Les éthiques libérales. Avec le risque d’une vision pessimiste de l’homme

Les éthiques communautariennes. Avec le risque sectaire ou des totalitarismes.

 

Notre passE n’est pas si glorieux que cela
Lorsque l’on a l’impression que notre présent ne va pas, on a toujours tendance à idéaliser le passé. Or un peu d’histoire nous rappelle que tout n’était pas si rose.

Il faut bien se dire lors de la période d’industrialisation, fin XVIII° mi-XIX°, la montée dans les villes, le changement des rythmes de vie, la promiscuité des logements, … ont bouleversé considérablement la vie affective des gens. Et c’est l’état qui pour stabiliser cette population a imposé que L’Eglise célèbre gratuitement les mariages.

Un médecin de Paris disait alors qu’il était bien rare de trouver un jeune homme de 17 ans qui soit encore vierge.

Un siècle plus tôt, on trouve dans certaines régions un taux de 80% de naissances hors mariage.

 

Tout cela ne nous console pas des écarts et des difficultés d’aujourd’hui, mais cela permet de nous dire que la situation n’est si catastrophique que cela.

 

 

 

Mettre de l’ordre dans nos repères


Qu’est-ce qu’un acte moral ?


Intention – Moyen – Fin (conséquence). Pour qu’un acte moral soit bon, il faut que ses trois composantes soient bonnes. Il peut arriver que la fin obtenue ne soit pas à la hauteur des espérances. Mais si tout avait été mis en œuvre pour l’obtenir, cela n’entâche pas la valeur morale de l’acte.

Ce que la sagesse populaire connaît bien par l’usage de quelques proverbes :

· L’enfer est pavé de bonnes intentions.

· La fin ne justifie pas les moyens.

 

Le goût pour le bien : une anthropologie fondamentale


Il n’est jamais permis de faire le mal et l’on doit toujours faire le bien.

La nature du bien n’est pas toujours connue de manière évidente

Mais suivre sa conscience que l’on éclaire est un chemin sûr pour progresser (GS 16).

Cette anthropologie se fonde sur le fait que l’homme est créé à l’image de Dieu et qu’il est appelé à le rejoindre, lui le Souverain Bien, dans la béatitude éternelle. Comme le dit si bien st Thomas d’Aquin reprenant l’ecclésiaste : « l’homme a été confié à sa propre providence ».

 

L’Ethique des vertus


La vertu est une disposition intérieure, acquise et mise en œuvre régulièrement. Elle est une voie moyenne entre deux extrêmes, deux vices au dire d’Aristote (lâcheté – courage – témérité). Le progrès dans la vertu se fait dans l’excellence.

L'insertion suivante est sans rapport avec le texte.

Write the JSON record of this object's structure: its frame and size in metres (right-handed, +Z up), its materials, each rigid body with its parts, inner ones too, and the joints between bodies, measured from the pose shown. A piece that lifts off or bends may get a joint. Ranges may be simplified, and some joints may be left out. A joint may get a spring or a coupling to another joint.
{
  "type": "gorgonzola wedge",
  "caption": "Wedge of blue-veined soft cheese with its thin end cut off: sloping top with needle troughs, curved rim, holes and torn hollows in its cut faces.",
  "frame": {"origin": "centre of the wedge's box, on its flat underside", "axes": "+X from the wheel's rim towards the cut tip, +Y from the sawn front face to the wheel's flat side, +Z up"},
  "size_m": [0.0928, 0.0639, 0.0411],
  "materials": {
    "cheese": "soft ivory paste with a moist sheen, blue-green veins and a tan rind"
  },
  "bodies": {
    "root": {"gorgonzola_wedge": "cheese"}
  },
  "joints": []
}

Je modifie cette approche au profit d’un moteur à quatre temps : lâcheté – prudence – courage – témérité. Les vertus s’équilibrent et ce système laisse de la place à un jeu d’interprétation et à la diversité des psychologies.

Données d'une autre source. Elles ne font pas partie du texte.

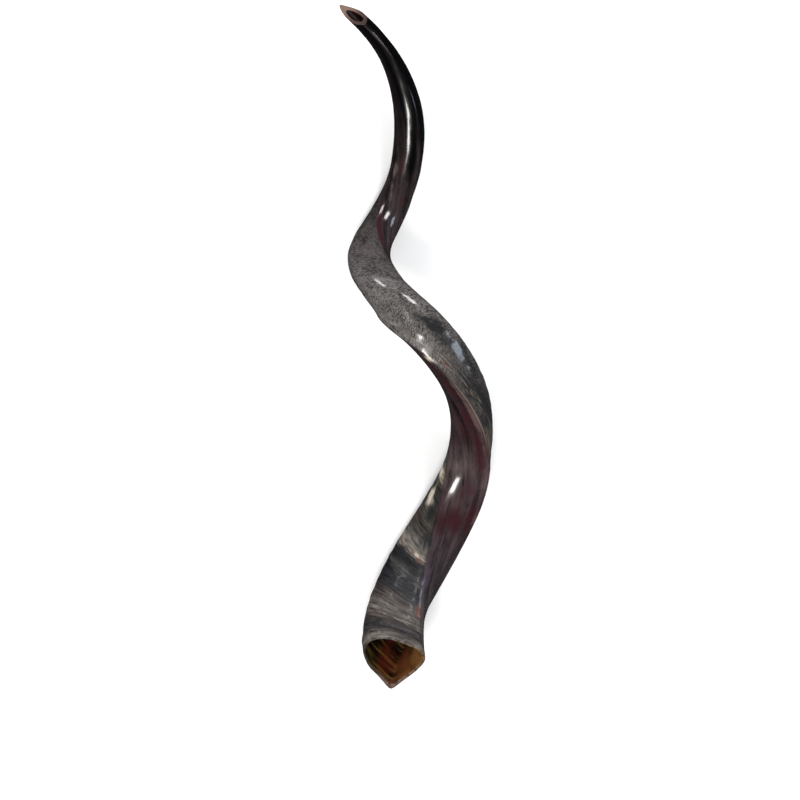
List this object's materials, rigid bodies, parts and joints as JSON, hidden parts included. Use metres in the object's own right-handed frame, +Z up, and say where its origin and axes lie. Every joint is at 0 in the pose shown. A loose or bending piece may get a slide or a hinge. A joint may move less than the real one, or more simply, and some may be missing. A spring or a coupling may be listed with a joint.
{
  "type": "kudu horn worked into a blown horn",
  "caption": "Long corkscrew antelope horn with a sharp winding keel, open at the bell and cut on a slant at the bored tip.",
  "frame": {"origin": "on the surface it rests on, under the middle of its outline", "axes": "+Z up, +Y along its greatest length towards the tip, +X to the right as seen from the bell"},
  "size_m": [0.1738, 0.7616, 0.1274],
  "materials": {
    "horn": "polished natural horn, dark grey-brown with longitudinal streaks and pale growth bands near the bell"
  },
  "bodies": {
    "root": {"horn": "horn"}
  },
  "joints": []
}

Les quatre vertus cardinales : prudence, justice, force et la tempérance organisent toutes les autres. En régime chrétien, la charité est la forme de toutes les vertus.

 

Un juste rapport au temps


Passé         présent     futur
Joie            plaisir        bonheur
Particulier   singulier    universel

 

 

Un beau langage


Avoir un beau langage pour décrire les diverses dimensions de notre vie est fondamental. En effet, les mots colorent notre imaginaire, guident nos gestes, donnent sens à nos actes. En particulier pour tout ce qui touche à la vie familiale et sexuelle.

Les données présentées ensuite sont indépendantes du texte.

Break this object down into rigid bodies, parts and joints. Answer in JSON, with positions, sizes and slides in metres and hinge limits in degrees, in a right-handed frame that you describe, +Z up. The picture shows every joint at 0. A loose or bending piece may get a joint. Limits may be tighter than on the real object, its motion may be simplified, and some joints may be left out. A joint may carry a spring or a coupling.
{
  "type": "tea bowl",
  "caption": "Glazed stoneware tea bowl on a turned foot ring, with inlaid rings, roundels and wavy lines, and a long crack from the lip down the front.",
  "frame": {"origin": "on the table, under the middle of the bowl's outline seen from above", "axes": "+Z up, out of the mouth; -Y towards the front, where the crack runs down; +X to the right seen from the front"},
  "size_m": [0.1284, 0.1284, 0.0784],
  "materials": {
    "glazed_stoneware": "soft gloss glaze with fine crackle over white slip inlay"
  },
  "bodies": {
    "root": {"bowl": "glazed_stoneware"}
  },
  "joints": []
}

Chez les enfants en particulier, l’apprentissage tôt à un beau langage et la résistance aux « gros mots » met sur la voie d’une certaine maîtrise de soi pour plus tard sur une approche plus ajustée de leur vie affective et de l’autre sexe.

 

Un concept de tolérance.


Chacun fait ce qu’il veut

Des éléments contradictoires peuvent coexister

Etant donné que l’adhésion au bien ne peut s’imposer, alors il faut patienter pour peu que la communauté ne se sente pas en danger. (Tolérable comme supportable).